HR plays a vital role in recruitment, retention, and training, but how is this role being challenged by remote working?

A large part of what HR does involves human contact and engagement but the pandemic changed this for a lot of businesses and HR teams. During the COVID-19 pandemic, we saw that remote engagement for activities like recruitment and development could still be executed successfully - remotely. Engaging employees generally to facilitate wellbeing and retention became even more important and we have all had to think outside the box and give this an increased focus and many companies have done this successfully remotely; nowhere more so than Bank North. My personal view is that this has really helped the evolution of very traditional organisations to a more modern approach to working which is great.As we transition back to a new kind of normal, I do appreciate more the value of human contact and face to face interaction - you can pick up so much in-person through body language, eye contact, etc. when you can see a person, and read not just their words but their body language. It can be more straightforward to spot problems, gauge fit, and deliver a message. Remotely, you have to work harder to pick up the signs of any problems, gauge fit and land communication effectively.

From an employee wellbeing perspective, remote working can be isolating for some people and issues can be missed by not having regular face to face interactions. Managers have a key role to play in talking to their teams regularly: checking in with them, being aware of the signs of poor mental health and wellbeing, and then proactively but sensitively responding to any signs of stress.

Every business knows that their greatest resource is their people. What top tips would you give to SMEs (Small and medium-sized Enterprises) to make sure their staff are always at the top of their game?

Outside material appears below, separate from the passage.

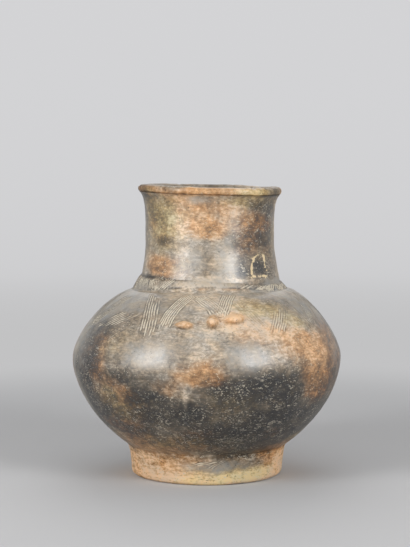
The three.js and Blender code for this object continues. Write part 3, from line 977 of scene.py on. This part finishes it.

This won't be of any surprise - but truly engaged employees are committed employees and will always go over and above. An engaged workforce means increased productivity, lower absenteeism, higher retention, and better customer service. Focusing on employee engagement; measuring it, responding to it, and monitoring it will help inform an evolving HR plan. If our people are demotivated, there are lots of possible remedies, anything from more social interactions, more tailored benefits, rewards, development opportunities, more communication, and constructive leadership interaction. When I talk about engagement, I don’t mean a survey, I mean truly engaging with your people, listening, understanding and responding.A committed focus to employee engagement and all that goes with it is important.

Outside of work, how do you like to spend your spare time?

I have twin girls who are 21; one studying Fashion Design at Manchester University and the other working for The Fragrance Shop in Manchester as a degree apprentice in Digital Marketing. They have flown the nest this year and share a flat in Manchester – as they would say ‘living their best lives’. My husband and I are left rattling around a smallholding in a tiny village with lots of animals - something always needs feeding or fixing. Horse riding has been a part of my life since I was a child, and my girls also have the bug, which is why we moved to where we live - lots of land and stables. We thought that if we got them a pony – the boy thing wouldn’t happen – didn’t work! I've been a runner for about 15 years now, and I have numerous 10k challenges under my belt; half a dozen half marathons and a full marathon. Last year I fell in love with yoga, now I do some kind of yoga practice every day. Work life balance is important to me and balancing body and mind helps me do that.